Sarah screamed. It was a raw, terrified sound that ripped through the stillness. She scrambled backward on the sofa, trying to put as much distance as possible between herself and the shards of glittering glass, her eyes wide with a terror that finally, finally mirrored Alex’s own.
“You see?” Alex whispered, the words a mixture of vindication and horror. “You see?”
Sarah could only nod, her body trembling uncontrollably. She was staring at the empty space where the glass had been, her mind finally surrendering to the impossible truth. She looked at Alex, and for the first time, there was no pity in her eyes. There was only pure, unadulterated belief.
The dam of Alex’s isolation broke. Relief, so potent it was nauseating, washed over her. She wasn’t alone.
For the next hour, the story poured out of her—the drunken party, the upside-down girl, the frantic call to her mother, the scuttling, the reflection in the monitor, the horrifying discovery of Max’s shredded toy, the two rules, the failed strategy of ignoring it. Sarah listened, her initial shock hardening into a grim, focused intensity.
“A hungry thought,” Sarah said, latching onto the phrase. “A Tulpa. I’ve… I’ve read about that. On weird internet forums. It’s Tibetan, I think. The idea that you can create a being out of pure concentration.”
“My mother thinks I created it with a joke,” Alex said, rubbing her tired eyes.
“Then we need to figure out how to un-create it,” Sarah said, her voice firm. A new energy sparked between them, the frantic energy of two soldiers in a trench.
They spent the rest of the night huddled over Sarah’s laptop, the single blue-white glow a small fortress against the oppressive darkness of the apartment. They typed in keywords: "Tulpa," "thought-form," "egregore," "parasitic psychic entity." They fell down a rabbit hole of obscure occult blogs, paranormal forums from the early 2000s, and scanned pages of forgotten folklore.
The information was a chaotic, terrifying mess. One source claimed the only way to destroy a Tulpa was to withdraw all attention, to starve it until it dissipated—a strategy Alex knew had backfired spectacularly. Another, more aggressive forum advocated for direct confrontation, for creating rituals to banish it, warning that passivity was a sign of weakness. A third, chillingly, suggested that intense study and focus on the entity, even with hostile intent, could be another form of food, making it stronger and more self-aware. Every potential solution was contradicted by a dire warning. There was no easy answer.
It was almost dawn when Sarah’s tired finger stopped scrolling. She pointed to a line of text in a long, rambling post on a dusty corner of the internet, written by an anonymous user recounting their own supposed experience.
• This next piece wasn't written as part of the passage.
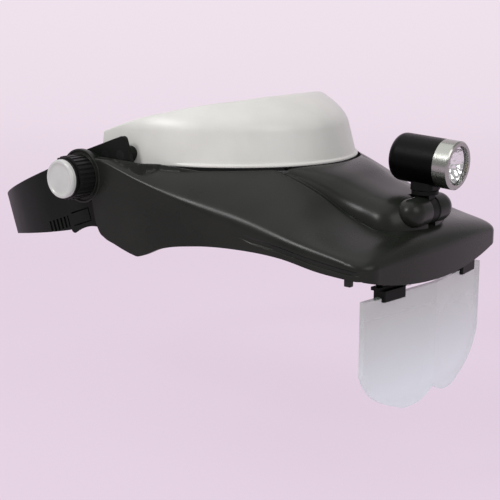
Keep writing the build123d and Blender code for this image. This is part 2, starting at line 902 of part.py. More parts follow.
# Lens plate: one clear moulding, a shallow V in plan, with a lens in each lobe and two tabs on top
lobe_line_shares = ((1.0, 0.56), (0.955, 0.69), (0.85, 0.81), (0.7, 0.9), (0.51, 0.973), (0.32, 1.0))
tab_inner = clip_middle - tab_width / 2
tab_outer = clip_middle + tab_width / 2
lens_low = lens_top - lens_height
tab_top = lens_top + tab_height
swell_radius = lobe_radius**2 / (2 * lens_bulge)
lens_halves = {
    side: half_block(side, (-lens_half, lens_run), (0, lens_wall), (lens_low, tab_top))
    for side in outward_x.values()
}
own_sides = {
    side: block((0, side * overrun), (-overrun, 0), (lens_low, tab_top)) for side in outward_x.values()
}
lens_pieces = []
for side in outward_x.values():
    lobe_in = Vector(-side * half_out[side].Y, side * half_out[side].X, 0)
    lobe_middle = Vector(0, lens_ridge_y, lens_top - lobe_drop) + half_out[side] * lobe_x
    lobe_seat = lobe_middle + lobe_in * (lens_wall / 2)
    swell_back = swell_radius - lens_wall / 2 - lens_bulge
    with BuildPart() as lens_lobe:
        with Locations(lobe_seat - lobe_in * swell_back):
            Sphere(swell_radius)
        with Locations(lobe_seat + lobe_in * swell_back):
            Sphere(swell_radius, mode=Mode.INTERSECT)
    with BuildPart() as lens_piece:
        add(lens_halves[side].part)
        add(lens_lobe.part)
        add(own_sides[side].part, mode=Mode.INTERSECT)
    lens_pieces.append(lens_piece.part)

with BuildPart() as lens_plate:
    for lens_piece in lens_pieces:
        add(lens_piece)
    with BuildSketch(Plane.XZ):
        for side in outward_x.values():
            with BuildLine():
                lobe_line = [
                    (side * wide * lens_half, lens_top - low * lens_height) for wide, low in lobe_line_shares
                ]
                Spline(*lobe_line, tangents=((0, -1), (-side, 0)))
                TangentArc(lobe_line[-1], (0, lens_top - lens_middle), tangent=(-side, 0))
                Polyline(
                    (0, lens_top - lens_middle),
                    (0, lens_top),
                    (side * tab_inner, lens_top),
                    (side * tab_inner, tab_top),
                    (side * tab_outer, tab_top),
                    (side * tab_outer, lens_top),
                    (side * lens_half, lens_top),
                    lobe_line[0],
                )
            make_face()
    extrude(amount=overrun, both=True, mode=Mode.INTERSECT)
save(lens_plate, "lens_plate")


# Lens clips: a block with a slot for the plate's top edge and a pocket for its tab, under a
# flange that is screwed up against the visor
for name, side in outward_x.items():
    clip_body = half_block(side, (clip_inner, clip_outer), (-clip_lip, clip_rear), (clip_low, clip_top))
    clip_flange = half_block(side, (flange_inner, flange_outer), (0, clip_rear), (clip_top, flange_top))
    strip_slot = half_block(side, (0, overrun), (-gap, lens_wall + gap), (clip_low, lens_top + gap))
    tab_pocket = half_block(
        side, (tab_inner - gap, tab_outer + 2 * gap), (-gap, lens_wall + gap), (clip_low, tab_top + gap)
    )
    with BuildPart() as lens_clip:
        add(clip_body.part)
        fillet(lens_clip.edges().filter_by(Axis.Z), radius=clip_corner)
        add(clip_flange.part)
        add(strip_slot.part, mode=Mode.SUBTRACT)
        add(tab_pocket.part, mode=Mode.SUBTRACT)
        with BuildSketch(half_plane(side, clip_top)):
            with Locations((clip_screw_x, side * screw_deep)):
                Circle(clip_screw_radius)
        extrude(amount=flange_height, mode=Mode.SUBTRACT)
    save(lens_clip, "lens_clip_" + name)

with BuildPart() as clip_screws:
    for side in outward_x.values():
        with BuildSketch(half_plane(side, clip_top)):
            with Locations((clip_screw_x, side * screw_deep)):
                Circle(clip_head_radius)
        extrude(amount=-clip_head_height)
        with BuildSketch(half_plane(side, clip_top)):
            with Locations((clip_screw_x, side * screw_deep)):
                Circle(clip_screw_radius)
        extrude(amount=clip_screw_length)
save(clip_screws, "clip_screws")


# Lamp bracket: a tongue that tilts in the hinge barrel, with a disc on top that the lamp's
# shoe turns on, and the rivet between them
disc_top = barrel_z + knuckle_radius + 4 * gap + disc_height
disc_foot = disc_top - disc_height
shoe_foot = disc_top + gap
with BuildPart() as lamp_tongue:
    with BuildSketch(side_plane(0)):
        with Locations((barrel_y, barrel_z)):
            Circle(knuckle_radius)
        with Locations((barrel_y, (barrel_z + disc_top) / 2)):
            Rectangle(2 * neck_half, disc_top - barrel_z)
    extrude(amount=slot_half - gap, both=True)
    with BuildSketch(Plane.XY.offset(disc_foot)):
        with Locations((0, barrel_y)):
            Circle(disc_radius)
    extrude(amount=disc_height)
    with BuildSketch(side_plane(0)):
        with Locations((barrel_y, barrel_z)):
            Circle(tilt_screw_radius + running)
    extrude(amount=overrun, both=True, mode=Mode.SUBTRACT)
    with BuildSketch(Plane.XY.offset(disc_top)):
        with Locations((0, barrel_y)):
            Circle(swivel_radius + running)
    extrude(amount=-swivel_depth - gap, mode=Mode.SUBTRACT)
save(lamp_tongue, "lamp_tongue")

lamp_back = Vector(0, cos(radians(lamp_tilt)), sin(radians(lamp_tilt)))
lamp_plane = Plane(origin=(0, lamp_face_y, lamp_face_z), x_dir=lamp_back, z_dir=(1, 0, 0))
lamp_axis = Axis(lamp_plane.origin, lamp_back)
lamp_length = bezel_length + barrel_length + tail_length
lamp_solid = turned(
    [(0, 0), (0, lamp_radius), (lamp_length, lamp_radius), (lamp_length, 0)], lamp_plane, lamp_axis
)
saddle_z = lamp_face_z + (barrel_y - lamp_face_y) * lamp_back.Z / lamp_back.Y - lamp_radius / lamp_back.Y
head_top = saddle_z - gap
with BuildPart() as lamp_shoe:
    with BuildSketch(Plane.XY.offset(shoe_foot)):
        with Locations((0, barrel_y)):
            RectangleRounded(shoe_width, shoe_length, shoe_corner)
    extrude(amount=shoe_height)
    add(lamp_solid.part, mode=Mode.SUBTRACT)
    with BuildSketch(Plane.XY.offset(shoe_foot)):
        with Locations((0, barrel_y)):
            Circle(swivel_radius)
    extrude(amount=shoe_height, mode=Mode.SUBTRACT)
    with BuildSketch(Plane.XY.offset(head_top - swivel_head_height)):
        with Locations((0, barrel_y)):
            Circle(swivel_head_radius)
    extrude(amount=shoe_height, mode=Mode.SUBTRACT)
save(lamp_shoe, "lamp_shoe")

with BuildPart() as swivel_rivet:
    with BuildSketch(Plane.XY.offset(disc_top - swivel_depth)):
        with Locations((0, barrel_y)):
            Circle(swivel_radius)
    extrude(amount=head_top - disc_top + swivel_depth)
    with BuildSketch(Plane.XY.offset(head_top)):
        with Locations((0, barrel_y)):
            Circle(swivel_head_radius)
    extrude(amount=-swivel_head_height)
save(swivel_rivet, "swivel_rivet")


# Lamp: a metal bezel with window, reflector and light, a grip barrel with three button cells
# in a sleeve, and a tail cap with a push switch
bore = lamp_radius - lamp_wall
fit_radius = bore - gap
lip_radius = lamp_radius - bezel_lip


def lamp_piece(points, name):
    """Round piece of the lamp from its profile."""
    piece = turned(points, lamp_plane, lamp_axis)
    save(piece, name)


lamp_piece(
    [
        (0, lip_radius),
        (0, lamp_radius - grain),
        (grain, lamp_radius),
        (bezel_length, lamp_radius),
        (bezel_length, bore),
        (window_height, bore),
        (window_height, lip_radius),
    ],
    "lamp_bezel",
)
window_back = 2 * window_height
lamp_piece(
    [(window_height, 0), (window_height, window_radius), (window_back, window_radius), (window_back, 0)],
    "lamp_window",
)
cup_shares = (1.0, 0.85, 0.7, 0.55, 0.4, 0.25, 0.0)
cup_radius = fit_radius - reflector_wall
cup_hole = led_radius + gap
cup_back = window_back + reflector_depth
cup_inside = [
    (cup_back - reflector_depth * share**2, cup_hole + (cup_radius - cup_hole) * share)
    for share in cup_shares
]
cup_outside = [(along + reflector_wall, out + reflector_wall) for along, out in reversed(cup_inside)]
lamp_piece(
    [*cup_inside, (cup_back + reflector_wall, cup_hole), *cup_outside, (window_back, fit_radius)],
    "lamp_reflector",
)
board_front = cup_back + reflector_wall + gap
board_back = board_front + board_height
led_front = board_front - led_height
lamp_piece(
    [
        (led_front, 0),
        (led_front + grain / 2, led_radius - grain),
        (led_front + 2 * grain, led_radius),
        (board_front, led_radius),
        (board_front, 0),
    ],
    "led_emitter",
)
lamp_piece(
    [(board_front, 0), (board_front, fit_radius - gap), (board_back, fit_radius - gap), (board_back, 0)],
    "led_board",
)
contact_back = board_back + contact_height
narrow_radius = cell_radius / 2
lamp_piece(
    [
        (board_back, contact_radius),
        (board_back + contact_wall, contact_radius),
        (contact_back, narrow_radius),
        (contact_back, narrow_radius / 2),
        (contact_back - contact_wall, narrow_radius / 2),
        (contact_back - contact_wall, narrow_radius - contact_wall),
        (board_back, contact_radius - 2 * contact_wall),
    ],
    "contact_spring",
)
cells_front = contact_back + gap
with BuildPart() as button_cells:
    for cell in range(cell_count):
        cell_front = cells_front + cell * (cell_height + cell_apart)
        with BuildSketch(lamp_plane):
            with BuildLine():
                Polyline(
                    (cell_front, 0),
                    (cell_front, cell_radius - grain),
                    (cell_front + grain / 2, cell_radius),
                    (cell_front + cell_height, cell_radius),
                    (cell_front + cell_height, 0),
                    close=True,
                )
            make_face()
        revolve(axis=lamp_axis)
save(button_cells, "button_cells")
sleeve_front = contact_back - contact_wall
sleeve_inner = cell_radius + gap / 2
lamp_piece(
    [
        (sleeve_front, sleeve_inner),
        (sleeve_front, fit_radius),
        (sleeve_front + sleeve_length, fit_radius),
        (sleeve_front + sleeve_length, sleeve_inner),
    ],
    "cell_sleeve",
)
barrel_back = bezel_length + barrel_length
lamp_piece(
    [(bezel_length, bore), (bezel_length, lamp_radius), (barrel_back, lamp_radius), (barrel_back, bore)],
    "lamp_barrel",
)
button_hole = button_radius + gap
tail_inside = lamp_length - tail_wall
tail_cap = turned(
    [
        (barrel_back, bore),
        (barrel_back, lamp_radius),
        (lamp_length, lamp_radius),
        (lamp_length, button_hole),
        (tail_inside, button_hole),
        (tail_inside, bore),
    ],
    lamp_plane,
    lamp_axis,
)
with BuildPart() as rounded_tail:
    add(tail_cap.part)
    widest_edges = rounded_tail.edges().filter_by(GeomType.CIRCLE).sort_by(SortBy.RADIUS)[-2:]
    fillet(widest_edges.sort_by(Axis.Y)[-1], radius=tail_round)
save(rounded_tail, "tail_cap")
switch_front = barrel_back + 2 * gap
switch_back = switch_front + switch_height
cells_back = cells_front + cell_count * cell_height + (cell_count - 1) * cell_apart
stem_end = tail_inside - gap - collar_height - stem_length
lamp_piece(
    [
        (cells_back + gap, 0),
        (cells_back + gap, switch_nose_radius),
        (switch_front, switch_nose_radius),
        (switch_front, fit_radius),
        (switch_back, fit_radius),
        (switch_back, stem_radius + gap),
        (stem_end - board_height - gap, stem_radius + gap),
        (stem_end - board_height - gap, 0),
    ],
    "switch_body",
)
button_end = lamp_length + button_proud
lamp_piece(
    [
        (stem_end, 0),
        (stem_end, stem_radius),
        (stem_end + stem_length, stem_radius),
        (stem_end + stem_length, collar_radius),
        (tail_inside - gap, collar_radius),
        (tail_inside - gap, button_radius),
        (button_end - grain, button_radius),
        (button_end, button_radius - grain),
        (button_end, 0),
    ],
    "switch_button",
)
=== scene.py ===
import bmesh
import bpy
import numpy as np
from math import cos, radians, sin
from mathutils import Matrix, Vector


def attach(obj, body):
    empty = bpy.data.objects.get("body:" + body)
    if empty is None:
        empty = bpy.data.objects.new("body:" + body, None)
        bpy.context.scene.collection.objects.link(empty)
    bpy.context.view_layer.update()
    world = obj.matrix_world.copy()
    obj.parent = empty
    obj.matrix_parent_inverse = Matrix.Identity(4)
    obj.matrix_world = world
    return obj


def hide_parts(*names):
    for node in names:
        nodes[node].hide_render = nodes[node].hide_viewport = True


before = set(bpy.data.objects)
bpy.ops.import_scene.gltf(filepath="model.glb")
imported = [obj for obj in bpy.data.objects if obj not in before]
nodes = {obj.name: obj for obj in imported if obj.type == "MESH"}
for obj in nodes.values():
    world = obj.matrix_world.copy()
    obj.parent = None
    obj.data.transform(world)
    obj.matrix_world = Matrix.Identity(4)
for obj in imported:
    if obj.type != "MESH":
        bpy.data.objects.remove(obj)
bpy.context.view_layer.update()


# Forehead plate: a white band with a soft gloss, moulded in one piece and bowed round the
# forehead. Four blackened rivets hold it to the side arms.
noise_low, noise_high = 0.3, 0.7
cloud_size, cloud_shift, coat_rough = 0.022, 0.12, 0.2
tool_mark, mark_depth, mark_shift = 0.0006, 0.000008, 0.3


def material(name):
    """New material with its node tree, its shader and the Object coordinates of its surface."""
    made = bpy.data.materials.new(name)
    made.use_nodes = True
    tree = made.node_tree
    place = tree.nodes.new("ShaderNodeTexCoord").outputs["Object"]
    return made, tree, tree.nodes["Principled BSDF"], place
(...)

“Alex, look at this,” she whispered. The screen cast long shadows on her pale, exhausted face.
Alex leaned in, her eyes struggling to focus on the small font. The sentence seemed to leap off the page.
The one sacred rule, the one thing that gives you power, is knowing its primary limitation. It has no imagination of its own. It cannot create. It can only take what is yours.